Benefits and practical applications of the method

• Single‑run quantification of a broad antidiabetic panel reduces instrument time and increases throughput compared with multiple targeted assays.
• High sensitivity (~0.1 ng/mL) and wide dynamic ranges suit both low‑level exposure detection and therapeutic/overdose quantification.
• Compatibility with an existing LC/MS/MS Forensic Toxicology Database facilitates integration into forensic and clinical toxicology workflows and parallel analysis of other drug classes.
• Simple, small‑volume sample prep (100 µL whole blood) using Micro Volume QuEChERS supports limited‑volume or post‑mortem samples and streamlines processing in high‑throughput laboratories.

Future trends and potential uses

• Panel expansion: Inclusion of emerging antidiabetic agents, metabolites and relevant adulterants to cover evolving misuse patterns.
• Stable isotope standards: Use of isotope‑labeled internal standards for each analyte would further improve quantitative accuracy and matrix compensation across diverse blood matrices.
• Automation and sample tracking: Integrating robotic extraction and automated data processing would increase throughput for routine forensic labs.
• Hybrid strategies: Combining targeted triple quadrupole quantification with high‑resolution LC–MS screening could provide both sensitive quant and untargeted suspect screening in a two‑tiered workflow.
• Alternative matrices: Method adaptation and validation for plasma, serum, oral fluid and dried blood spots would broaden clinical and field‑applicable testing scenarios.
• Regulatory implementation: Standardization and interlaboratory validation would support adoption for clinical toxicology, therapeutic drug monitoring and forensic casework.

Conclusion

The presented LC–MS/MS assay on the Nexera X3/LCMS‑8050RX platform demonstrates a practical, sensitive and precise approach to simultaneously quantify 27 antidiabetic drugs in 100 µL whole blood using a simple Micro Volume QuEChERS extraction.

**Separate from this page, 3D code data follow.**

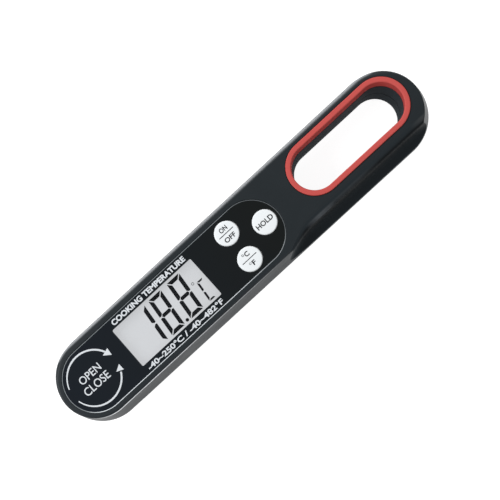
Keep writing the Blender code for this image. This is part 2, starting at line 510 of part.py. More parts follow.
wire("board_lead", [(-64.5, 0.0, 11.65), (-63.9, 0.0, 11.95), (-62.0, 0.0, 12.05), (-57.0, 0.0, 12.1), (-53.0, 0.0, 12.05), (-50.9, 0.0, 11.9), (-50.2, 0.0, 11.55)], 0.35, M_WIRE)

turned("front_pivot_bush", [(3.65, 11.1), (4.5, 11.1), (4.5, 9.0), (3.65, 9.0)], M_BRASS, (HUB_X, HUB_Y, 0), seg=24, closed=True)
turned("rear_pivot_bush", [(3.65, 3.4), (4.5, 3.4), (4.5, 2.05), (3.65, 2.05)], M_BRASS, (HUB_X, HUB_Y, 0), seg=24, closed=True)


def wave_washer():
    secs = []
    for r, dz in ((3.95, -0.12), (6.2, -0.12), (6.2, 0.12), (3.95, 0.12)):
        secs.append([(HUB_X + r * math.cos(a), HUB_Y + r * math.sin(a), 4.1 + dz + 0.16 * math.sin(3 * a)) for a in [2 * math.pi * i / 36 for i in range(36)]])
    return loft(secs, closed=True)


finish("friction_washer", wave_washer(), M_STEEL)


# ---- screws -----------------------------------------------------------------------------------------------------------
def screw(name, x, y, z_head, head_h, head_r, shank_r, z_tip):
    """Pan-head screw with a cross recess, head down and point up."""
    r = head_r
    prof = [(0.0, z_tip), (shank_r * 0.45, z_tip - 0.35), (shank_r, z_tip - 1.1), (shank_r, z_head + head_h), (r, z_head + head_h),
            (r, z_head + 0.35 * head_h), (0.8 * r, z_head), (0.0, z_head)]
    ob = turned(name, prof, M_SCREW, (x, y, 0), seg=16)
    w, l, d = 0.16 * r, 0.52 * r, min(0.55 * head_h, 0.8)
    a = cutter("cut_cross_a_" + name, block(x - l, x + l, y - w, y + w, z_head - 1, z_head + d))
    b = cutter("cut_cross_b_" + name, block(x - w, x + w, y - l, y + l, z_head - 1, z_head + d * 0.99))
    cut(ob, a)
    cut(ob, b)
    return ob


screw("pivot_screw", HUB_X, HUB_Y, 0.12, 0.85, 2.3, 0.88, 15.0)
for n, (x, y) in CASE_SCREWS.items():
    screw(n, x, y, 1.6, 1.4, 1.9, 0.82, 13.2)
for n, (x, y) in BOARD_SCREWS.items():
    screw(n, x, y, 8.75, 1.0, 1.5, 0.72, 14.8)
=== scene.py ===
"""Looks for the folding probe thermometer: fine shells, panel, prints, ring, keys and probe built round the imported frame.

Sizes in this file are in millimetres, in the row frame: +X along the handle to the hanging slot, +Y away from the
probe's slot, +Z out of the display. MM turns them into metres when a mesh is made.
"""
import math

import bmesh
import bpy
from mathutils import Matrix, Vector


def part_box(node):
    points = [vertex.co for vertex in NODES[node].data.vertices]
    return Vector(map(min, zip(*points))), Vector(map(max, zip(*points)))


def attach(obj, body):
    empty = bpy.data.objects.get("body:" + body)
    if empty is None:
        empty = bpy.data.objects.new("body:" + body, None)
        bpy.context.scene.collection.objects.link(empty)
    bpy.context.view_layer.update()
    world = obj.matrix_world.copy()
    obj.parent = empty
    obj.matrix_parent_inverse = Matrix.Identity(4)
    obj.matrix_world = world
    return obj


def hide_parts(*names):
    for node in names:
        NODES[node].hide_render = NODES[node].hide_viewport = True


MM = 0.001
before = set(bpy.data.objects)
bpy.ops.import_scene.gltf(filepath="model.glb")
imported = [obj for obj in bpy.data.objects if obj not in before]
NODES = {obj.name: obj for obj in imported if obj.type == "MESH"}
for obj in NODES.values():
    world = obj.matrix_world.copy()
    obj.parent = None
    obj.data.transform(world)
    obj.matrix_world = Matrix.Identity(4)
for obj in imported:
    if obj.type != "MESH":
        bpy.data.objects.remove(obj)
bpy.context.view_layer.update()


def mm_box(node):
    lo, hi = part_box(node)
    return [c / MM for c in lo], [c / MM for c in hi]


# ---- sizes read from the frame ----------------------------------------------------------------------------------------
front_lo, front_hi = mm_box("front_cover")
rear_lo, rear_hi = mm_box("rear_cover")
ring_lo, ring_hi = mm_box("trim_ring")
face_lo, face_hi = mm_box("faceplate")
lens_lo, lens_hi = mm_box("display_window")
lcd_lo, lcd_hi = mm_box("display_module")
hub_lo, hub_hi = mm_box("probe_hub")
stem_lo, stem_hi = mm_box("probe_stem")
door_lo, door_hi = mm_box("battery_door")

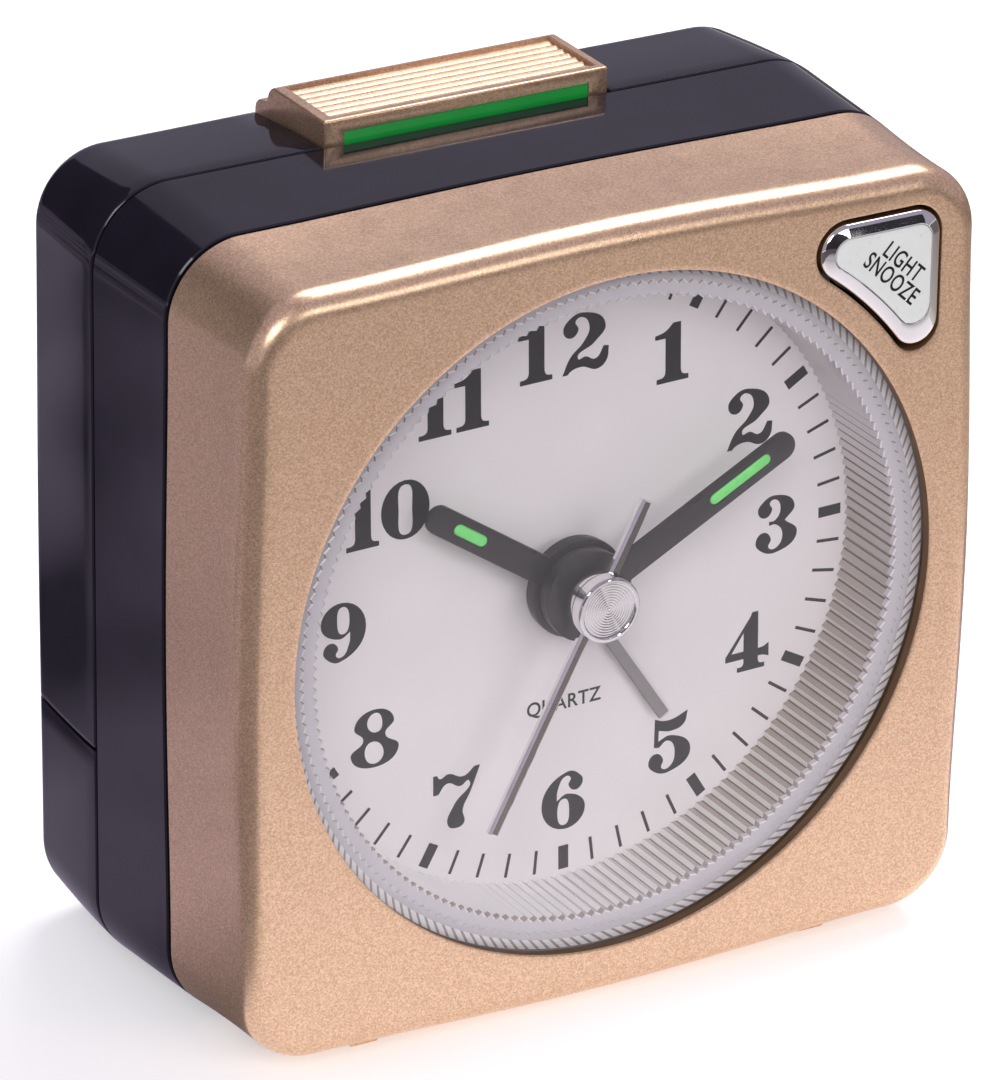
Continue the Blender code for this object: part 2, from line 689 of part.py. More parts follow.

The method achieves detection at ~0.1 ng/mL, robust linearity and acceptable accuracy and precision, and is directly compatible with forensic toxicology workflows—supporting efficient casework, overdose investigations and monitoring of non‑medical use.

Reference

• Wasim Rauf Kadri, Khalid Raza, Comparison of Different Antidiabetic Medication Classes: Efficacy and Safety, European Journal of Cardiovascular Medicine, Vol. 15, Oct. 2025, p. 223–227.